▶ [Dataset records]
+++++

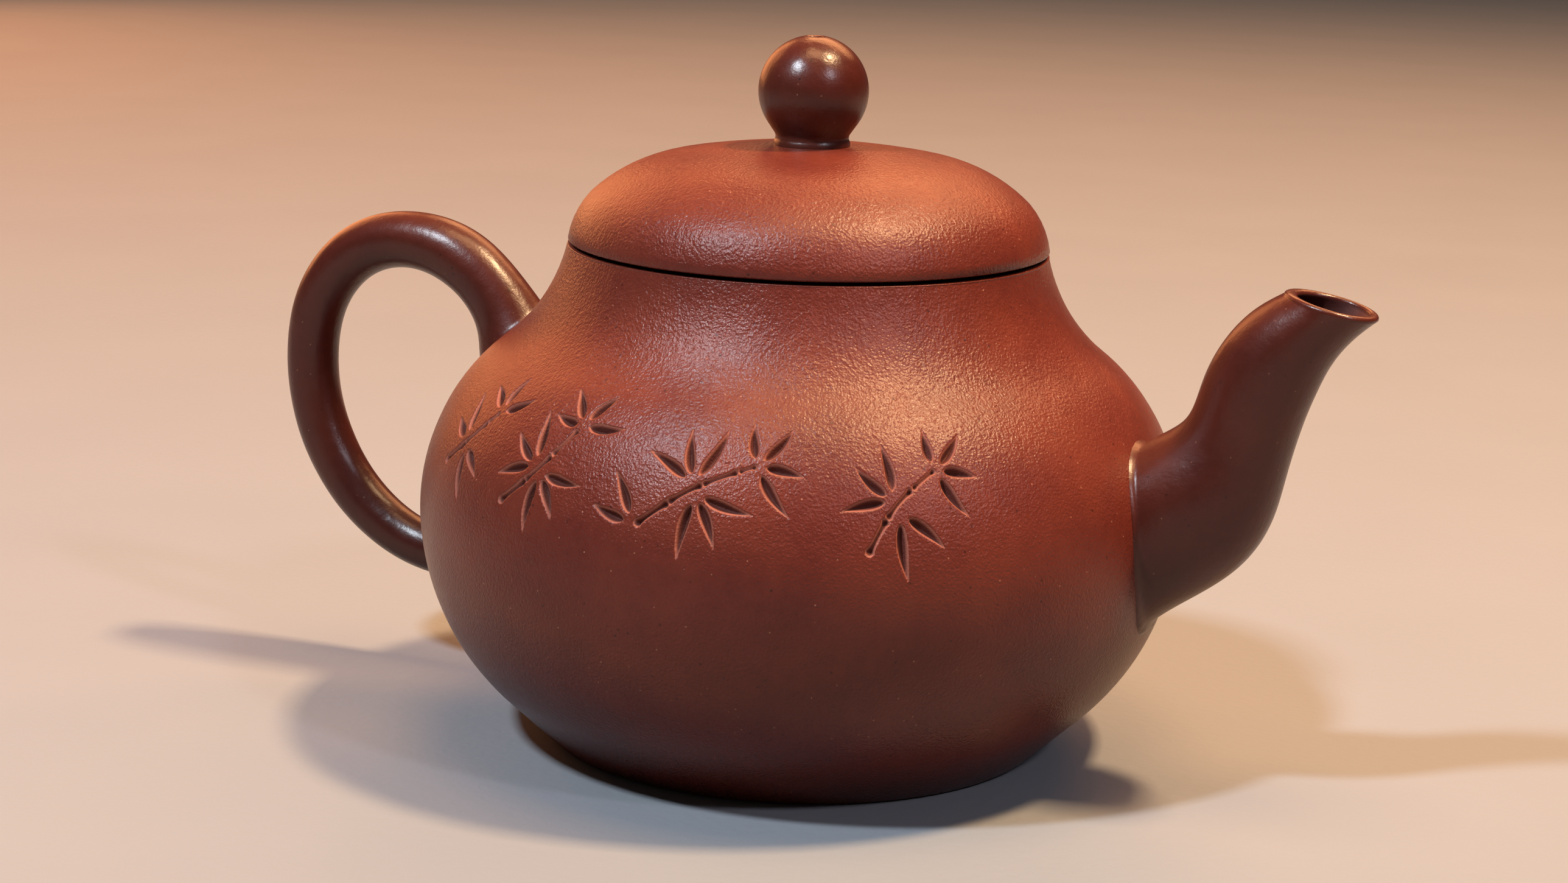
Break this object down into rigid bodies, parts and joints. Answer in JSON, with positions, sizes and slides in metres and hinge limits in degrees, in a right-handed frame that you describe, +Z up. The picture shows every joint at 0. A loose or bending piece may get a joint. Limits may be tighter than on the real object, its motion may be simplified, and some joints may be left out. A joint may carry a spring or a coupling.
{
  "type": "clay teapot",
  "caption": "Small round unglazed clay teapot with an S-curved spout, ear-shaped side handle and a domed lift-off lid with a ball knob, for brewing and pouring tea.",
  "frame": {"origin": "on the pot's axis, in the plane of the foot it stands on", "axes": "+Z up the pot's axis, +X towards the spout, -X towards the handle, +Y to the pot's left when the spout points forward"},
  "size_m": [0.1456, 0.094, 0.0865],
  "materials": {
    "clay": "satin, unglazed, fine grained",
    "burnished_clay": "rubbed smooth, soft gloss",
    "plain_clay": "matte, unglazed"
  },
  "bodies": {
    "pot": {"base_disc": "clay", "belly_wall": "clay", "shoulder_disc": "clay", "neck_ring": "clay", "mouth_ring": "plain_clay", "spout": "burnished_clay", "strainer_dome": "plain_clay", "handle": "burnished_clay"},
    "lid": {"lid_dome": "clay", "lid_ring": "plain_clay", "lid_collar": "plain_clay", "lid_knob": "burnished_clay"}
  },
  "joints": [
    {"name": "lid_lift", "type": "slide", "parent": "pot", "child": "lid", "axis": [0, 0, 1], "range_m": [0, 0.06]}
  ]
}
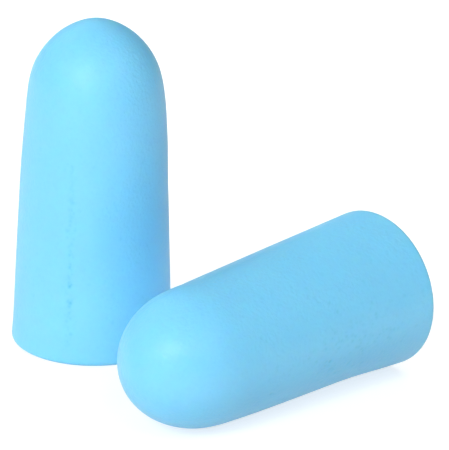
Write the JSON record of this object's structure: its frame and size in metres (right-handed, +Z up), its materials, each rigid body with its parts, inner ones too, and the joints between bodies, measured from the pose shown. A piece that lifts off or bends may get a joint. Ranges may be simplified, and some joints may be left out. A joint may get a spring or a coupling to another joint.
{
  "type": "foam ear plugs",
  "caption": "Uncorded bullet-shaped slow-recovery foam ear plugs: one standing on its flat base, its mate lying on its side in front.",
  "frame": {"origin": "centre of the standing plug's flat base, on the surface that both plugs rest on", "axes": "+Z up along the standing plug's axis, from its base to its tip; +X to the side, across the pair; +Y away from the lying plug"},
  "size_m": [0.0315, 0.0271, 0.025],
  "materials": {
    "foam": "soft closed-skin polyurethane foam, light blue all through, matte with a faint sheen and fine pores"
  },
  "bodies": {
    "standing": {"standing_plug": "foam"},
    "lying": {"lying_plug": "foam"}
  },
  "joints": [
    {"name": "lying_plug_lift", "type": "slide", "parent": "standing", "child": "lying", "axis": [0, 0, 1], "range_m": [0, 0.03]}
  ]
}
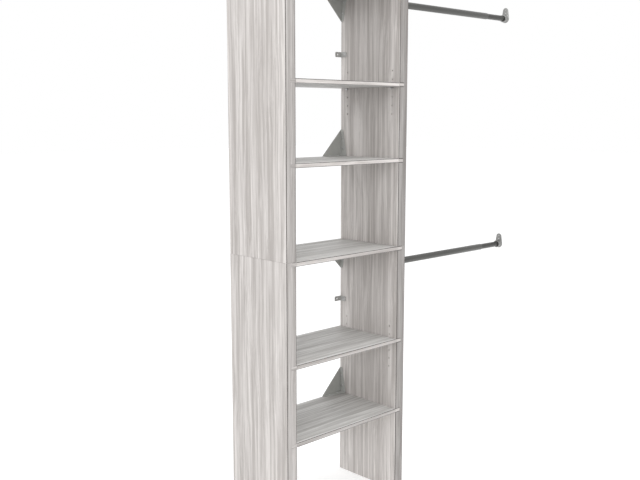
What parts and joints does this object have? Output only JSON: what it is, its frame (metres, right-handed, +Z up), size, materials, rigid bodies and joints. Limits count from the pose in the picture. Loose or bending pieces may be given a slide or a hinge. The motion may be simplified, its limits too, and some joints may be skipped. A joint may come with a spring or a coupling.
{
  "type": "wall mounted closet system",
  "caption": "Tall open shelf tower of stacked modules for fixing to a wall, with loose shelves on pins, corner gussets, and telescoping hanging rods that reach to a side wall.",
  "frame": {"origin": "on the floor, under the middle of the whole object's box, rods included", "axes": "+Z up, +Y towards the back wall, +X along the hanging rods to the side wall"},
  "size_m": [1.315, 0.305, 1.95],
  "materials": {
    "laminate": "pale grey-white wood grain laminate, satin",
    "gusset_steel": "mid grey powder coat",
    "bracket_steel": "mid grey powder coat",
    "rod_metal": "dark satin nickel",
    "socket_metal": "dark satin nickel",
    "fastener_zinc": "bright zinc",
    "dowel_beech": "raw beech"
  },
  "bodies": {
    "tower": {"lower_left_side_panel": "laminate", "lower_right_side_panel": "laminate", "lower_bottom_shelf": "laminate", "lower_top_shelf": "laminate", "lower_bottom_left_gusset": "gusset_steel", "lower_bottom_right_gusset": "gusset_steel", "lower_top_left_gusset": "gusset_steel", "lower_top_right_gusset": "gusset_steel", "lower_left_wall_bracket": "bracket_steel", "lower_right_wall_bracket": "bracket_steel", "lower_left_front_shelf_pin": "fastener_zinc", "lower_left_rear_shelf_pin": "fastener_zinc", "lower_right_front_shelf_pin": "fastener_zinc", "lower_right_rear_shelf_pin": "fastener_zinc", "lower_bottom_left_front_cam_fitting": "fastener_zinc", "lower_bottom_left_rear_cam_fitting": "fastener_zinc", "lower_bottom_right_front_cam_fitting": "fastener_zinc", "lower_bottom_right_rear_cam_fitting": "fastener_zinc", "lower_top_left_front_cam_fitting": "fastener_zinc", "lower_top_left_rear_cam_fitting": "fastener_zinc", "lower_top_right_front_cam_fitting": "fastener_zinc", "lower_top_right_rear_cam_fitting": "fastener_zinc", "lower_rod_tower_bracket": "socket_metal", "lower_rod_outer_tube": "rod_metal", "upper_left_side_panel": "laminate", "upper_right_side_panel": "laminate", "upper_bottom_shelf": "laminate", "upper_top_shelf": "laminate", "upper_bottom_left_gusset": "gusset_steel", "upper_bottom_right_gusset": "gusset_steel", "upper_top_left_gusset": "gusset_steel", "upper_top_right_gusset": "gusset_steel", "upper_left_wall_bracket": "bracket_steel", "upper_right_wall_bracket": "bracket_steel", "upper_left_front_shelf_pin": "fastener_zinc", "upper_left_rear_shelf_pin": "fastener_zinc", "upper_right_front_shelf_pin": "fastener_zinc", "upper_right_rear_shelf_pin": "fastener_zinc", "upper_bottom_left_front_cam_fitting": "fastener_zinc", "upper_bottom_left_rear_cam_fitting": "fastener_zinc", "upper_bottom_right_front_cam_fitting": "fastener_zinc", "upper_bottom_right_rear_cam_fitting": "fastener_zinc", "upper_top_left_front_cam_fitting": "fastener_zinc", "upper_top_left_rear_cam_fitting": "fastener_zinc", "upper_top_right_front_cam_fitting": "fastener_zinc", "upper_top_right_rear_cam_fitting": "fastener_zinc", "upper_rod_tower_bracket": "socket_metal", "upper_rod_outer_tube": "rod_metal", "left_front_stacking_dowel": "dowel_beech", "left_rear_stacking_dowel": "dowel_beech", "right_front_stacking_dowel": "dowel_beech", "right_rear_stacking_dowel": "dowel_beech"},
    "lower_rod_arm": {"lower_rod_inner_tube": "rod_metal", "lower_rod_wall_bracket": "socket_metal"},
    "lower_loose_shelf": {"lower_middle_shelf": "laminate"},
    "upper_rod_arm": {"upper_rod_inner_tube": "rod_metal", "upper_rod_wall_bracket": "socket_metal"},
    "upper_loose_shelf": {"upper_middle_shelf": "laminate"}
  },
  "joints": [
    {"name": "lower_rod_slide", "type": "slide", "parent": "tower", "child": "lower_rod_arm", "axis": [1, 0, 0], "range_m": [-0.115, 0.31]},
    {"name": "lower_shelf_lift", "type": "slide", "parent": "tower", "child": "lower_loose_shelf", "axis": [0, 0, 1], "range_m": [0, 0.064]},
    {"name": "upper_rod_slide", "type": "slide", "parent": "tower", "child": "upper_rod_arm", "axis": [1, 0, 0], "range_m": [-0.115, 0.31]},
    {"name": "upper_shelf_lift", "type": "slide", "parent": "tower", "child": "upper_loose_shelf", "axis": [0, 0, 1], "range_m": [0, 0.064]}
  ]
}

+++++

▶ [SET EXERCISE]
Your task is to output the full set of records exactly as presented.

▶ [EXERCISE SOLUTION]
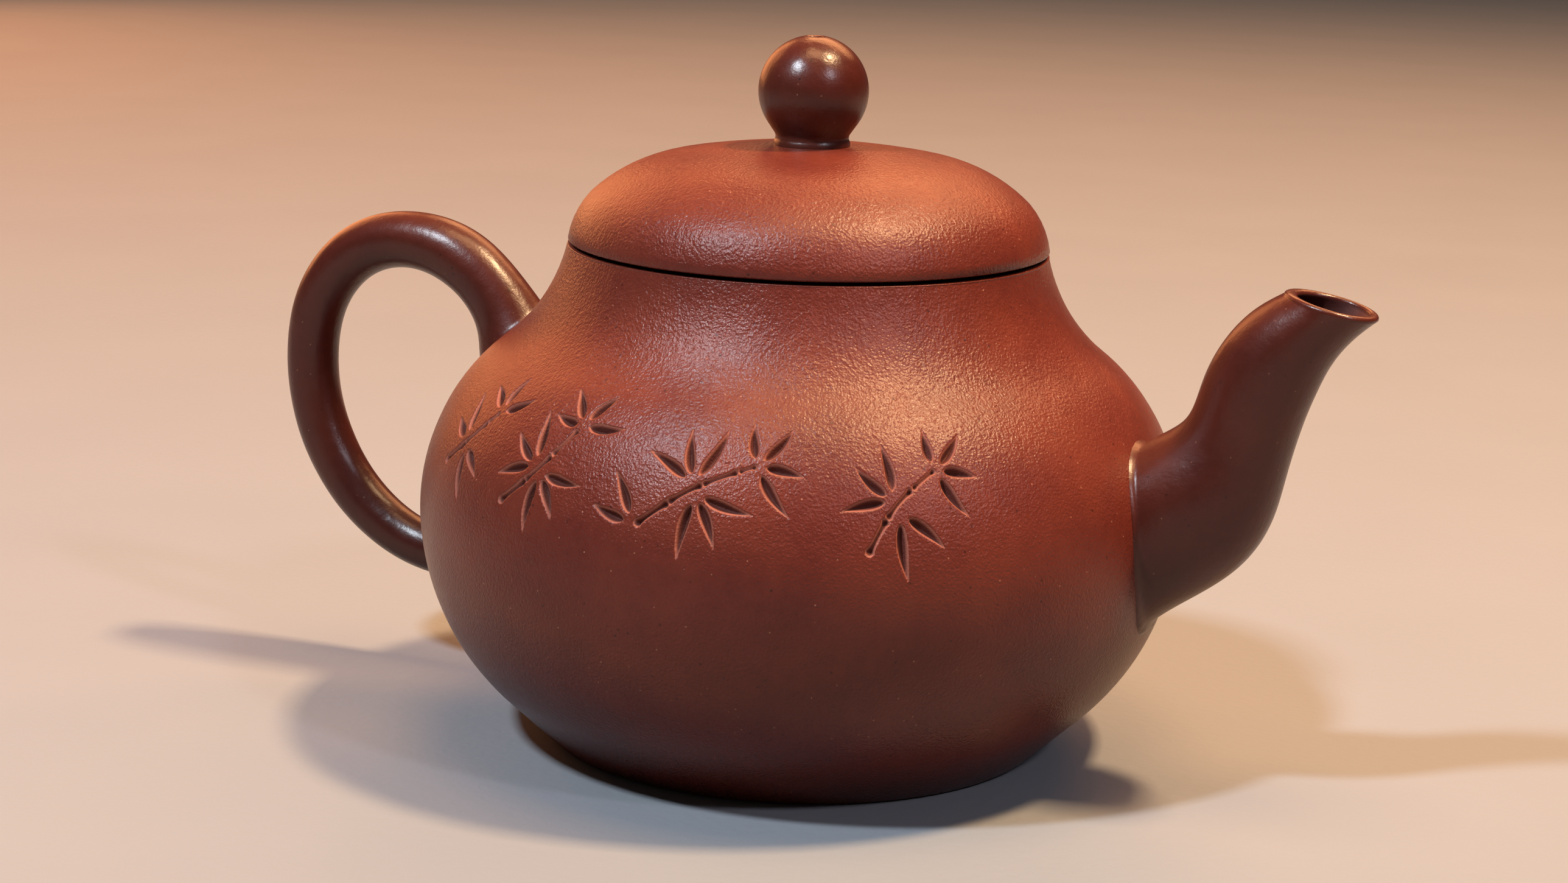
Break this object down into rigid bodies, parts and joints. Answer in JSON, with positions, sizes and slides in metres and hinge limits in degrees, in a right-handed frame that you describe, +Z up. The picture shows every joint at 0. A loose or bending piece may get a joint. Limits may be tighter than on the real object, its motion may be simplified, and some joints may be left out. A joint may carry a spring or a coupling.
{
  "type": "clay teapot",
  "caption": "Small round unglazed clay teapot with an S-curved spout, ear-shaped side handle and a domed lift-off lid with a ball knob, for brewing and pouring tea.",
  "frame": {"origin": "on the pot's axis, in the plane of the foot it stands on", "axes": "+Z up the pot's axis, +X towards the spout, -X towards the handle, +Y to the pot's left when the spout points forward"},
  "size_m": [0.1456, 0.094, 0.0865],
  "materials": {
    "clay": "satin, unglazed, fine grained",
    "burnished_clay": "rubbed smooth, soft gloss",
    "plain_clay": "matte, unglazed"
  },
  "bodies": {
    "pot": {"base_disc": "clay", "belly_wall": "clay", "shoulder_disc": "clay", "neck_ring": "clay", "mouth_ring": "plain_clay", "spout": "burnished_clay", "strainer_dome": "plain_clay", "handle": "burnished_clay"},
    "lid": {"lid_dome": "clay", "lid_ring": "plain_clay", "lid_collar": "plain_clay", "lid_knob": "burnished_clay"}
  },
  "joints": [
    {"name": "lid_lift", "type": "slide", "parent": "pot", "child": "lid", "axis": [0, 0, 1], "range_m": [0, 0.06]}
  ]
}
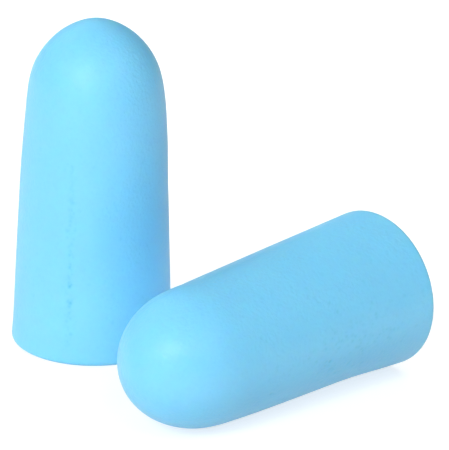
Write the JSON record of this object's structure: its frame and size in metres (right-handed, +Z up), its materials, each rigid body with its parts, inner ones too, and the joints between bodies, measured from the pose shown. A piece that lifts off or bends may get a joint. Ranges may be simplified, and some joints may be left out. A joint may get a spring or a coupling to another joint.
{
  "type": "foam ear plugs",
  "caption": "Uncorded bullet-shaped slow-recovery foam ear plugs: one standing on its flat base, its mate lying on its side in front.",
  "frame": {"origin": "centre of the standing plug's flat base, on the surface that both plugs rest on", "axes": "+Z up along the standing plug's axis, from its base to its tip; +X to the side, across the pair; +Y away from the lying plug"},
  "size_m": [0.0315, 0.0271, 0.025],
  "materials": {
    "foam": "soft closed-skin polyurethane foam, light blue all through, matte with a faint sheen and fine pores"
  },
  "bodies": {
    "standing": {"standing_plug": "foam"},
    "lying": {"lying_plug": "foam"}
  },
  "joints": [
    {"name": "lying_plug_lift", "type": "slide", "parent": "standing", "child": "lying", "axis": [0, 0, 1], "range_m": [0, 0.03]}
  ]
}
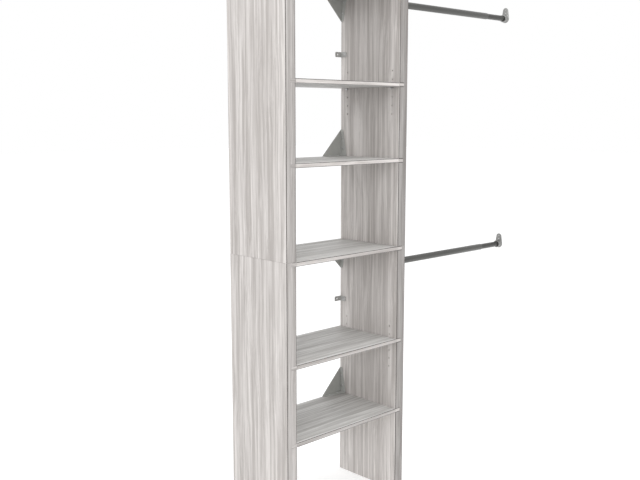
What parts and joints does this object have? Output only JSON: what it is, its frame (metres, right-handed, +Z up), size, materials, rigid bodies and joints. Limits count from the pose in the picture. Loose or bending pieces may be given a slide or a hinge. The motion may be simplified, its limits too, and some joints may be skipped. A joint may come with a spring or a coupling.
{
  "type": "wall mounted closet system",
  "caption": "Tall open shelf tower of stacked modules for fixing to a wall, with loose shelves on pins, corner gussets, and telescoping hanging rods that reach to a side wall.",
  "frame": {"origin": "on the floor, under the middle of the whole object's box, rods included", "axes": "+Z up, +Y towards the back wall, +X along the hanging rods to the side wall"},
  "size_m": [1.315, 0.305, 1.95],
  "materials": {
    "laminate": "pale grey-white wood grain laminate, satin",
    "gusset_steel": "mid grey powder coat",
    "bracket_steel": "mid grey powder coat",
    "rod_metal": "dark satin nickel",
    "socket_metal": "dark satin nickel",
    "fastener_zinc": "bright zinc",
    "dowel_beech": "raw beech"
  },
  "bodies": {
    "tower": {"lower_left_side_panel": "laminate", "lower_right_side_panel": "laminate", "lower_bottom_shelf": "laminate", "lower_top_shelf": "laminate", "lower_bottom_left_gusset": "gusset_steel", "lower_bottom_right_gusset": "gusset_steel", "lower_top_left_gusset": "gusset_steel", "lower_top_right_gusset": "gusset_steel", "lower_left_wall_bracket": "bracket_steel", "lower_right_wall_bracket": "bracket_steel", "lower_left_front_shelf_pin": "fastener_zinc", "lower_left_rear_shelf_pin": "fastener_zinc", "lower_right_front_shelf_pin": "fastener_zinc", "lower_right_rear_shelf_pin": "fastener_zinc", "lower_bottom_left_front_cam_fitting": "fastener_zinc", "lower_bottom_left_rear_cam_fitting": "fastener_zinc", "lower_bottom_right_front_cam_fitting": "fastener_zinc", "lower_bottom_right_rear_cam_fitting": "fastener_zinc", "lower_top_left_front_cam_fitting": "fastener_zinc", "lower_top_left_rear_cam_fitting": "fastener_zinc", "lower_top_right_front_cam_fitting": "fastener_zinc", "lower_top_right_rear_cam_fitting": "fastener_zinc", "lower_rod_tower_bracket": "socket_metal", "lower_rod_outer_tube": "rod_metal", "upper_left_side_panel": "laminate", "upper_right_side_panel": "laminate", "upper_bottom_shelf": "laminate", "upper_top_shelf": "laminate", "upper_bottom_left_gusset": "gusset_steel", "upper_bottom_right_gusset": "gusset_steel", "upper_top_left_gusset": "gusset_steel", "upper_top_right_gusset": "gusset_steel", "upper_left_wall_bracket": "bracket_steel", "upper_right_wall_bracket": "bracket_steel", "upper_left_front_shelf_pin": "fastener_zinc", "upper_left_rear_shelf_pin": "fastener_zinc", "upper_right_front_shelf_pin": "fastener_zinc", "upper_right_rear_shelf_pin": "fastener_zinc", "upper_bottom_left_front_cam_fitting": "fastener_zinc", "upper_bottom_left_rear_cam_fitting": "fastener_zinc", "upper_bottom_right_front_cam_fitting": "fastener_zinc", "upper_bottom_right_rear_cam_fitting": "fastener_zinc", "upper_top_left_front_cam_fitting": "fastener_zinc", "upper_top_left_rear_cam_fitting": "fastener_zinc", "upper_top_right_front_cam_fitting": "fastener_zinc", "upper_top_right_rear_cam_fitting": "fastener_zinc", "upper_rod_tower_bracket": "socket_metal", "upper_rod_outer_tube": "rod_metal", "left_front_stacking_dowel": "dowel_beech", "left_rear_stacking_dowel": "dowel_beech", "right_front_stacking_dowel": "dowel_beech", "right_rear_stacking_dowel": "dowel_beech"},
    "lower_rod_arm": {"lower_rod_inner_tube": "rod_metal", "lower_rod_wall_bracket": "socket_metal"},
    "lower_loose_shelf": {"lower_middle_shelf": "laminate"},
    "upper_rod_arm": {"upper_rod_inner_tube": "rod_metal", "upper_rod_wall_bracket": "socket_metal"},
    "upper_loose_shelf": {"upper_middle_shelf": "laminate"}
  },
  "joints": [
    {"name": "lower_rod_slide", "type": "slide", "parent": "tower", "child": "lower_rod_arm", "axis": [1, 0, 0], "range_m": [-0.115, 0.31]},
    {"name": "lower_shelf_lift", "type": "slide", "parent": "tower", "child": "lower_loose_shelf", "axis": [0, 0, 1], "range_m": [0, 0.064]},
    {"name": "upper_rod_slide", "type": "slide", "parent": "tower", "child": "upper_rod_arm", "axis": [1, 0, 0], "range_m": [-0.115, 0.31]},
    {"name": "upper_shelf_lift", "type": "slide", "parent": "tower", "child": "upper_loose_shelf", "axis": [0, 0, 1], "range_m": [0, 0.064]}
  ]
}